John Major's Cabinet meanwhile agreed an autumn counter-attack, using the Conservative Party conference to seek credit for improvements in education results, falling crime and economic growth.

Labour's offensive, hammered out at a five-hour special meeting of the Shadow Cabinet, follows private polling which shows that while the Government is deeply unpopular Labour has not reached the stage of translating that into electoral success.

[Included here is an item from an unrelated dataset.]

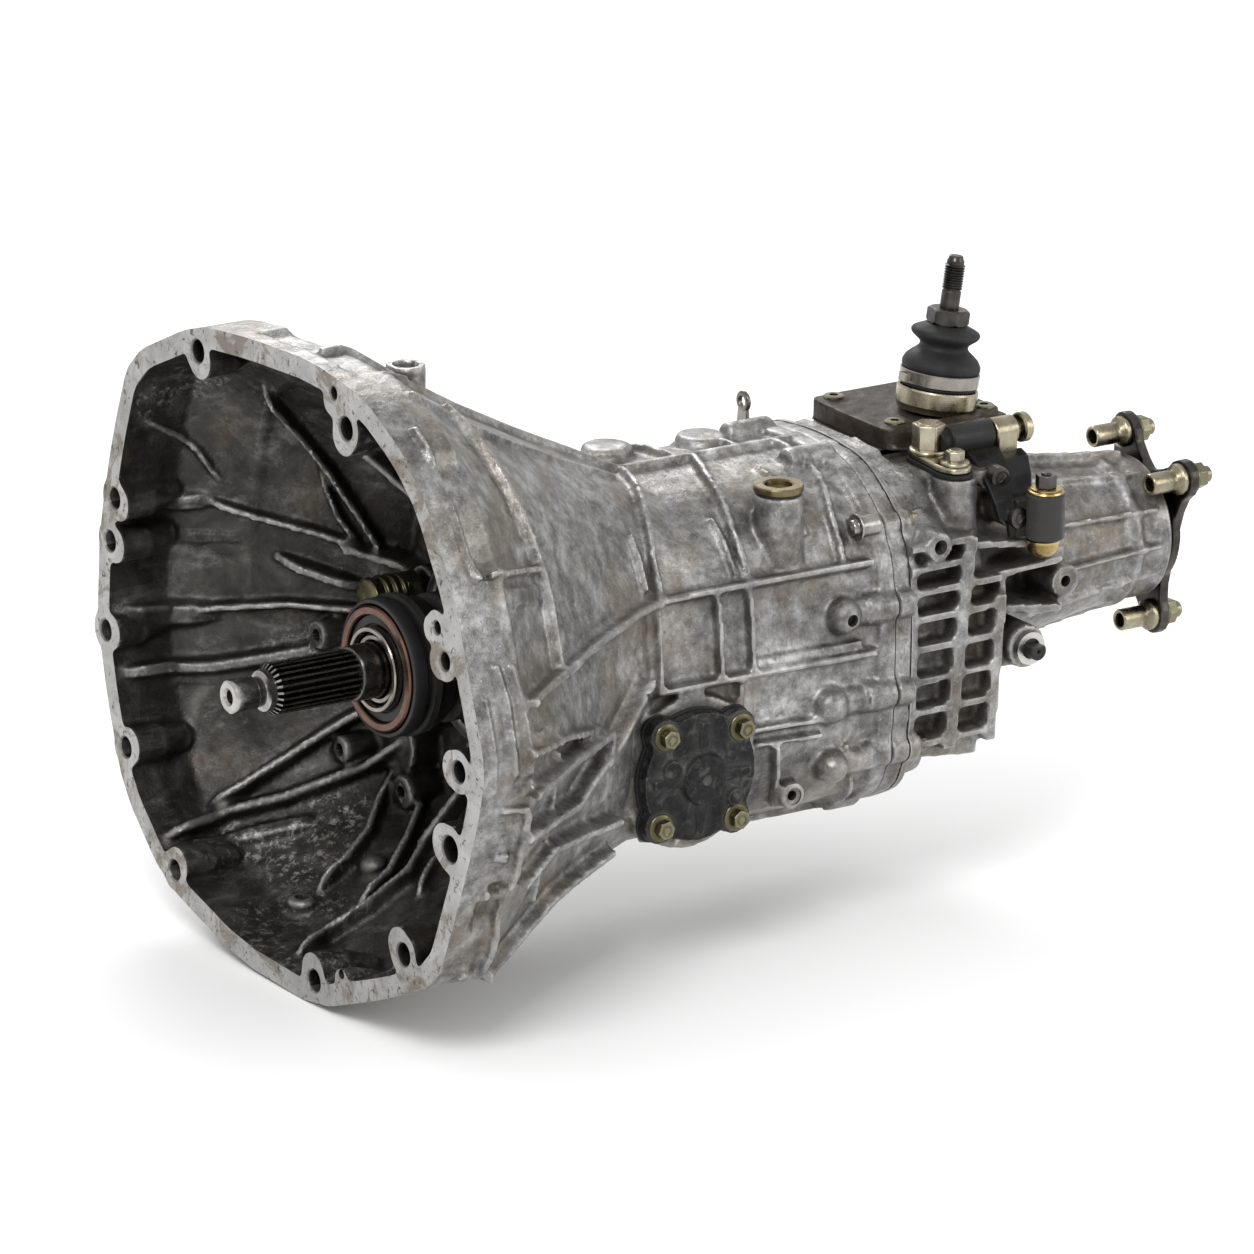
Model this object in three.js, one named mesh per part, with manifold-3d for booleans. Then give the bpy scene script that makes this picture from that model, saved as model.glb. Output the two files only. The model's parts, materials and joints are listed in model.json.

The Tory high command said last night that its own private polling showed there was 'still all to play for' in spite of Labour's lead. The Cabinet emerged from a session at Downing Street confident that Mr Blair's 'honeymoon' period would fade. There was confusion over how it should deal with Mr Blair's personal appeal. The Cabinet applauded an attack by Michael Heseltine, President of the Board of Trade, on the Labour leader as 'irresponsible, young and inexperienced'. But one senior Tory source said: 'What we don't want to do is for the next two years of politics to revolve around T Blair.'

Mr Major supported a strategy briefing to the Cabinet by Jeremy Hanley, the Conservative Party chairman. 'The Prime Minister said that we must at the conference get the credit for what has already been achieved and set out clearly what we now going to do,' said the source.

Mr Blair emphasised to the Shadow Cabinet that decisions on what costed public spending commitments should be made were a long way off. The resolve to 'turn the table on the Tories' on tax and spending had to be combined, however, with repeated messages about what Labour stood for: 'high' employment, high investment and high growth.